Role and skills of the Content Manager/Director
There will be just one executive command layer within the modern content department. In the smaller operations there will only be one Content Manager. For the time being this remains a journalistic role but with audience data increasingly driving content exploitation it could in future mean that the content manager comes from a publishing background without having performed as a line journalist.

The Content Manager is the role traditionally occupied by the editor and his or her lieutenants. The Editor remains a prestige title and worthy of being continued if it describes the Editor-in-chief but that individual should be seen by all the company as being the Director of Content for the franchise across all platforms. And that role, like senior journalists, is far removed from tradition. The Content Director will spend little time selecting page leads and instead be concerned with high level decision making - the content strategy, the distinction of the different platform products, the quality and breadth of the content and setting the general tone and style in tune with the community served.

Those areas of taste, legalities, and newspaper style should be absorbed by the rank and file senior journalists as part of their responsibilities rather than being presided over grandly by the man in the glass office.

Once the content management systems have been refined or replaced it will be expected that every Content Director and Content Manager has the skills to single handedly assemble all content within a newspaper format which will be highly templated. 

On the smaller weekly titles a single individual, Content Manager, will skim largely online published content to create the newspaper in a single session or small number of sessions rather than a number of staff following a laborious and time-consuming schedule spanning many days of the week.

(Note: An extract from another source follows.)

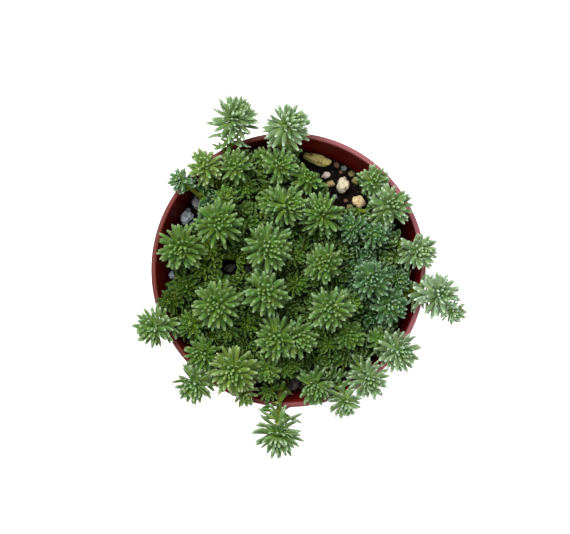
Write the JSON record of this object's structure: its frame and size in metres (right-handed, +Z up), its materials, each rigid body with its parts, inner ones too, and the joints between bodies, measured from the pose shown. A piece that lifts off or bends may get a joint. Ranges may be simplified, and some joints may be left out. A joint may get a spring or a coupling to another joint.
{
  "type": "potted joshua tree",
  "caption": "Miniature Joshua tree, a branching stonecrop with small leaf rosettes on thin leafy stems, growing in gritty soil in a round tapered nursery pot.",
  "frame": {"origin": "middle of the pot's flat underside", "axes": "+Z up through the pot's mouth; +Y is the top of the picture and +X its right"},
  "size_m": [0.1041, 0.113, 0.1023],
  "materials": {
    "pot_plastic": "satin moulded plastic in a dull terracotta red",
    "potting_soil": null,
    "green_leaf": null,
    "blue_green_leaf": null,
    "yellow_green_leaf": null,
    "stone_long_olive": "matte rough pebble",
    "stone_white_north": "matte rough pebble",
    "stone_cream": "matte rough pebble",
    "stone_tan_north": "matte rough pebble",
    "stone_orange": "matte rough pebble",
    "stone_olive_small": "matte rough pebble",
    "stone_slate_west": "matte rough pebble",
    "stone_slate_north_west": "matte rough pebble",
    "stone_white_middle": "matte rough pebble",
    "stone_slate_small": "matte rough pebble",
    "stone_grey_south": "matte rough pebble",
    "stone_rust": "matte rough pebble"
  },
  "bodies": {
    "root": {"pot": "pot_plastic", "soil": "potting_soil", "leafy_stem_01": "green_leaf", "leafy_stem_02": "green_leaf", "leafy_stem_03": "yellow_green_leaf", "leafy_stem_04": "blue_green_leaf", "leafy_stem_05": "green_leaf", "leafy_stem_06": "green_leaf", "leafy_stem_07": "green_leaf", "leafy_stem_08": "green_leaf", "leafy_stem_09": "green_leaf", "leafy_stem_10": "green_leaf", "leafy_stem_11": "green_leaf", "leafy_stem_12": "blue_green_leaf", "leafy_stem_13": "green_leaf", "leafy_stem_14": "green_leaf", "leafy_stem_15": "green_leaf", "leafy_stem_16": "green_leaf", "leafy_stem_17": "green_leaf", "leafy_stem_18": "green_leaf", "leafy_stem_19": "green_leaf", "leafy_stem_20": "green_leaf", "leafy_stem_21": "blue_green_leaf", "leafy_stem_22": "blue_green_leaf", "leafy_stem_23": "green_leaf", "leafy_stem_24": "green_leaf", "leafy_stem_25": "green_leaf", "leafy_stem_26": "green_leaf", "leafy_stem_27": "green_leaf", "leafy_stem_28": "green_leaf", "leafy_stem_29": "green_leaf", "leafy_stem_30": "yellow_green_leaf", "leafy_stem_31": "green_leaf", "leafy_stem_32": "green_leaf", "leafy_stem_33": "green_leaf", "leafy_stem_34": "green_leaf", "leafy_stem_35": "green_leaf", "leafy_stem_36": "green_leaf", "leafy_stem_37": "yellow_green_leaf", "leafy_stem_38": "green_leaf", "stone_long_olive": "stone_long_olive", "stone_white_north": "stone_white_north", "stone_cream": "stone_cream", "stone_tan_north": "stone_tan_north", "stone_orange": "stone_orange", "stone_olive_small": "stone_olive_small", "stone_slate_west": "stone_slate_west", "stone_slate_north_west": "stone_slate_north_west", "stone_white_middle": "stone_white_middle", "stone_slate_small": "stone_slate_small", "stone_grey_south": "stone_grey_south", "stone_rust": "stone_rust"}
  },
  "joints": []
}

On daily papers only a handful of Content Managers will be office bound and will orchestrate all products across the platforms. Senior journalists will episodically visit offices with free seating to discuss strategic or quality issues rather than to sit and wait for a story briefing. 

News and content lists will be compiled by the senior journalists online rather than by the traditional processes of news and features editors and the Content Managers will be guided in their decision making and quality control by these. In this respect the senior journalists will be required to keep up with local, national and international content relating to their segment specialisation. For example the environment segment will be overseen by a senior journalist who knows that a storm is coming rather than being told that by the clunky old newsdesk which anyway will not exist. Nor will the farming segment journalist need to be told by the news editor (a defunct title and function) that Government has ordered a badger cull.

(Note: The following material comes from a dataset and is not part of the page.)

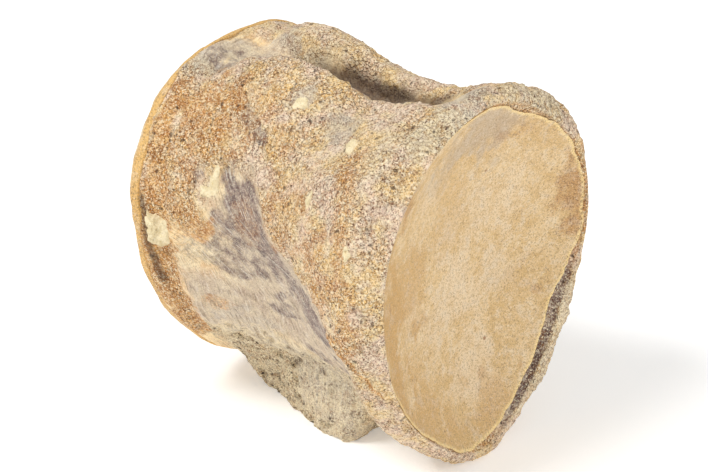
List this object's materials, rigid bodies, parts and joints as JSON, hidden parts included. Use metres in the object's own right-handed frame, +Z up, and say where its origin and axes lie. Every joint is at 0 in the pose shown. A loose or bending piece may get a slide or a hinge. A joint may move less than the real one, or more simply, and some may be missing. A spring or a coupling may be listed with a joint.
{
  "type": "fossil mosasaur vertebra",
  "caption": "Life-size fossil mosasaur vertebra: barrel-shaped centrum, hollow in front and domed behind, with broken process stumps, a neural canal groove and a worn keel.",
  "frame": {"origin": "centre of the bounding box's base, on the surface that the bone lies on", "axes": "+X forward along the centrum, towards the hollow cotyle; +Y to the animal's left; +Z up, towards the neural canal"},
  "size_m": [0.0666, 0.0666, 0.0716],
  "materials": {
    "fossil_bone": "weathered mineralised bone: satin tan joint faces, granular orange-brown break scars, grey-mauve fibrous cortex"
  },
  "bodies": {
    "root": {"vertebra": "fossil_bone"}
  },
  "joints": []
}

The high level functions of Content Managers will be acutely aligned to the commercial operation of the local publisher seeking means to exploit content in platform distinct ways.

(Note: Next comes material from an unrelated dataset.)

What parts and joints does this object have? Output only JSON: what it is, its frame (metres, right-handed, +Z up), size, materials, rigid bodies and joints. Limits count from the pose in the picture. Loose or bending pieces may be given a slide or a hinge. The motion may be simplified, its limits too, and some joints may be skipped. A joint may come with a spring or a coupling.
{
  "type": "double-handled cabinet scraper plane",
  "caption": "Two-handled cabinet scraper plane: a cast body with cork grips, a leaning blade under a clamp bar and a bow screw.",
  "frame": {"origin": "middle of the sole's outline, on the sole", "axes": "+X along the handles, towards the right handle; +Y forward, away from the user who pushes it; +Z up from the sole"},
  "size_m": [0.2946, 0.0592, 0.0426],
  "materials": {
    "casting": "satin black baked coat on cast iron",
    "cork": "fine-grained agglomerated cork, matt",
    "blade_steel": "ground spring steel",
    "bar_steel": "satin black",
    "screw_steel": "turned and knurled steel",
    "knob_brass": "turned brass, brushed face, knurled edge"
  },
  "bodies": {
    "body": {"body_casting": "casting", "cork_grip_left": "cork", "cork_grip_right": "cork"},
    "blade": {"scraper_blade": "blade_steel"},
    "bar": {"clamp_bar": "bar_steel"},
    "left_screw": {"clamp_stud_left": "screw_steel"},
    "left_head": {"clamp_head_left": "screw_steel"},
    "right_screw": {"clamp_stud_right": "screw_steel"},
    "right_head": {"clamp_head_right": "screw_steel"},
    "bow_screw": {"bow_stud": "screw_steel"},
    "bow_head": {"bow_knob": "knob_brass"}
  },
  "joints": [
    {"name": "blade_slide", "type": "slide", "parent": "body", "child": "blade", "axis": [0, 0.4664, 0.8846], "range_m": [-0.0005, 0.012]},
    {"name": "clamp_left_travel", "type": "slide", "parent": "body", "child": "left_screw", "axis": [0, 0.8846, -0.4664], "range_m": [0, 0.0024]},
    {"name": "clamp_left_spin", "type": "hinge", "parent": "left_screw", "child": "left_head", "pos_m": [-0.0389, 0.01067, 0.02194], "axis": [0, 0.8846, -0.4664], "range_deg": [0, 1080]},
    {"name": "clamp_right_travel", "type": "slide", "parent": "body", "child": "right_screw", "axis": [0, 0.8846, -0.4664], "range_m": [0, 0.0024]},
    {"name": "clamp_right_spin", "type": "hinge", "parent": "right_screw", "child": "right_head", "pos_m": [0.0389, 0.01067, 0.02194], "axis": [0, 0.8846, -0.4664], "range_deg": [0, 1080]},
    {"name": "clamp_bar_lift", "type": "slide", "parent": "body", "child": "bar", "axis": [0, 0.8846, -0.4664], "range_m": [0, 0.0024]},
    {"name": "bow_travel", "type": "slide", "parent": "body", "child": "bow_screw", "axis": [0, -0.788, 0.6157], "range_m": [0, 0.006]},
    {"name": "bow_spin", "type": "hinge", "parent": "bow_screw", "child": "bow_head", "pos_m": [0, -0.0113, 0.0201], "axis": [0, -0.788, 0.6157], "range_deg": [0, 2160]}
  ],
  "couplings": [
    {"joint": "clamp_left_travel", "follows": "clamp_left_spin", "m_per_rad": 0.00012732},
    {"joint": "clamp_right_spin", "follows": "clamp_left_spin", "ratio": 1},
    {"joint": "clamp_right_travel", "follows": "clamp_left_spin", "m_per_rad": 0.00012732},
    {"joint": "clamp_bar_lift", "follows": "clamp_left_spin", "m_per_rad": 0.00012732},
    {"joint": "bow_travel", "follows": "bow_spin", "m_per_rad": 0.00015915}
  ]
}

Again the Content Managers will direct how the various products on the various platforms are differentiated from one another and complement each other.

There will be only one executive layer above the journalist. The titles editor, news editor, chief sub will all disappear to replaced by content managers, who will have equal ranking. In small operations there may be only one – and they may not have an editorial background.

Well, actually there may be another layer. Instead of having an editor-in-chief, we will have a director of content, who won’t do any journalism but sit and have grand thoughts about strategy and how to give papers and websites built by template a distinctive feel. 

The man in the glass office won’t have time to worry about things like style, taste, legalities. That should all be the responsibility of the rank-and-file journalists.

The content director and managers should, however, be able to put a printed newspaper together single-handedly.  On smaller weeklies, the content manager should be able to regurgitate stuff that’s up online in a couple of hours.

On dailies, a handful of content managers will work in the office overseeing  the paper, website etc. There will be no news conferences, although journalists may pop into the office from time to time to brief the content manager or discuss stories. 

The newsdesk and news editors will be abolished. Specialists shouldn’t need them to tell them what’s going on in their patch locally, nationally or internationally.

Content managers will have to work closely with the publisher to make sure we make the most money possible from the stories we publish.

Recruitment and Training of journalists
The following is an outline proposal that needs to be further refined and debated. However the objective is to professionalise the Content Department of all of our franchise centres.

At the same time we need to maintain flexibility to admit recruits of exceptional creativity or with exceptional relevant experience and from unusual backgrounds.
A loose graduate only recruitment programme is suggested and certainly not necessarily from media studies departments. The key attributes are a high degree of literacy, inquisitive and presentational skills, strong but not necessarily confident personality and a broad general knowledge manifested in part through educational attainment.

It might be regarded that these are some of the accepted traditional requirements but the critical difference is that candidates should have a combination of the skills of multi-platform communication and organisational and management ability. Enabled with a broad and deep general knowledge, particularly in current affairs, this will allow the recruit to fly solo at an early stage. The old-fashioned publishing structure that acted as a hydra-headed nanny will no longer exist.

Training should be predicated with short print and online writing techniques courses but with no attempt to standardise reporting as has been the practice for decades. Instead there will be a tolerance to individual styles and an emphasis on comprehension in line with the culture where people are communicating successfully with each other on their personal devices minute by minute.

Then recruits should understudy a number of content segment senior journalists as well as becoming familiar with the content and commercial direction by following the executives in these areas.

All recruits would immediately develop a live content stream based on their own personal experience or activities provided it is relevant to the local community and then expand their role gradually working up to senior journalist status.

Finally none of this role definition defies the traditional practices of journalists. Each must be able to cover any unfolding situation or production task but these skills are a very small part of the expanded role of the new operating model journalist.

We will hire only highly literate graduates of exceptional creativity. 

They must be inquisitive and have strong personalities and presentational skills. They will need management ability and a deep and broad general knowledge so that they can be sent off to work on their own without any backup as soon as possible.

The newsroom of experienced hacks who traditionally guide a rookie through their early months - the 'hydra-headed nanny' - won't be there.

They won’t be taught how to write news stories; if they can text their friends all the time and be understood, they should be able to communicate.

Trainees will shadow senior journalists covering different ‘segments’, but they must start blogging on their first day.

Finally, all of this is on top of all the traditional journalistic practices. Everyone must be able to deal with anything we throw at them.

Oh dear, shame on me. It took three hours to read Monty's magnum opus, translate and post it here, complete with researching a picture and setting up hyperlinks. He expects his staff to be able to put together an entire weekly paper in that time. Best I don't apply for a job.
But I do wonder how long it took him to write the original.